After last week’s falsely orchestrated attack on a Chinese aircraft carrier by an American nuclear (not “nucular”, guys. You’re still doing that) submarine, the president of China chides President Heller that he has no choice but to retaliate against the United States regardless of the attack’s circumstances, and begins deploying fighter jets toward American outposts in Japan. After a seemingly endless firefight, Jack makes his way into the Open Cell headquarters and, in the first of a couple “Oh, come on” lucky breaks, finds a cell phone that Chloe was able to use, in the span of about two seconds, to record Cheng Zhi’s voice before being carted off as a hostage. Jack instantly recognizes the voice of the man who tortured him for almost two years and informs Heller, who had thought along with the rest of the world that Cheng was already dead. Heller thinks there’s a shot at dissuading the Chinese from attacking if he can produce both Cheng and the override device to the Chinese president before the bombs start dropping.

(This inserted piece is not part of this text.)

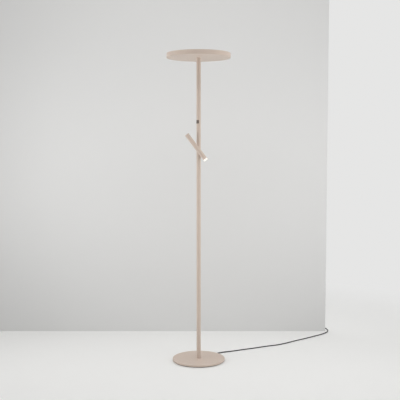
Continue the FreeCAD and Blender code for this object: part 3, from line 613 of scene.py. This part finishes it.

But before Jack can track down Cheng, he has another matter to attend to. He learns (here’s that other lucky break) that Mark Boudreau was the one responsible for sending the Russians after him, delaying him from reaching the override in time. Jack confronts Boudreau angrily (as if Jack ever confronts anyone another way) and rather than allow Heller to throw the book at him for treason, opts to use Boudreau in the field to snuff out the Russians. For, you see, the Russian official Stolnavich (played by the not-very-Russian-sounding Stanley Townsend) with whom Boudreau made all of those clandestine arrangements is directly in league with Cheng and his plot to kick off WWIII. This is ‘24’ dot-connecting at its most obnoxiously contrived. Having the Russians as a fly in the ointment of the main plot was actually not bad. They wanted Bauer for their own reasons, independent of anything else, and that conflicting agenda was monkeying up the works. But tying Stolnavich to Cheng for narrative expediency is ridiculous, as is the revelation that Stolnavich is conveniently based right in London, about a five-minute drive away (though on ‘24’, everything is a five-minute drive away).

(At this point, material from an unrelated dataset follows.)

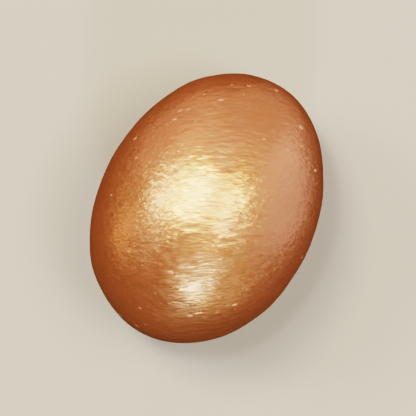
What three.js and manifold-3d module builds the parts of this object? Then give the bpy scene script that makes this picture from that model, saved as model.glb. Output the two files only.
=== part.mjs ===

The episode is essentially a long sprint for Jack from one gunfight to another, as “9:00 PM – 10:00 PM” functions primarily as an all-business venture, laying down exposition like brick. The show is still pretending as though Cheng is the Ultimate Bauer Adversary rather than that guy most of us completely forgot about somewhere back in 2006. Boudreau is given a quasi-redemption for his weaselly acts, infiltrating Stolnavich’s lair with a song-and-dance about defection while Jack and Kate storm the place and take out the guards, and I do appreciate how the writers have neglected to demonize him as much as they could have. Stolnavich dies before Jack can get any information about Cheng’s whereabouts from him, which is customary per ‘24’ law. Chloe manages to escape from Cheng’s van and then lies around in the woods for about 20 minutes.

The most significant development occurring in the episode happens to Audrey, who attempts to reach out to the daughter of the Chinese president in a last-ditch effort to avert the impending military conflict. In a scene that couldn’t have been more foreshadowed if text had appeared onscreen stating what was about to happen, the daughter is killed and the episode ends with Cheng informing Audrey that she will be shot as well if she moves. This is significant because the episode (and this whole season, really) has taken pains to point out that Audrey is really the only person left that Jack still has human feelings toward. The strongest moment in the episode is an earlier phone conversation between Jack and Audrey that is fascinating in how it depicts Jack as such an awkward, wounded animal when he has to engage with another person using sentences that can’t be punctuated with “Copy that” or “Tell me where (x) is!”. Jack’s feelings toward Audrey are clearly very strong, but he’s been through far too much emotional trauma in his terrible life to begin to know how to relate to another human on a personal level anymore. His burbling inability to communicate might be funny if we weren’t privy to all the tragedy that resulted in it. So if ‘24’ opts to take Audrey’s life next week, it will tip the scales of cruelty against its hero even further into the realm of misery-porn than it already has. A lot needs to happen in the finale, but let’s hope that’s not on the agenda. Hasn’t this poor bastard has suffered enough?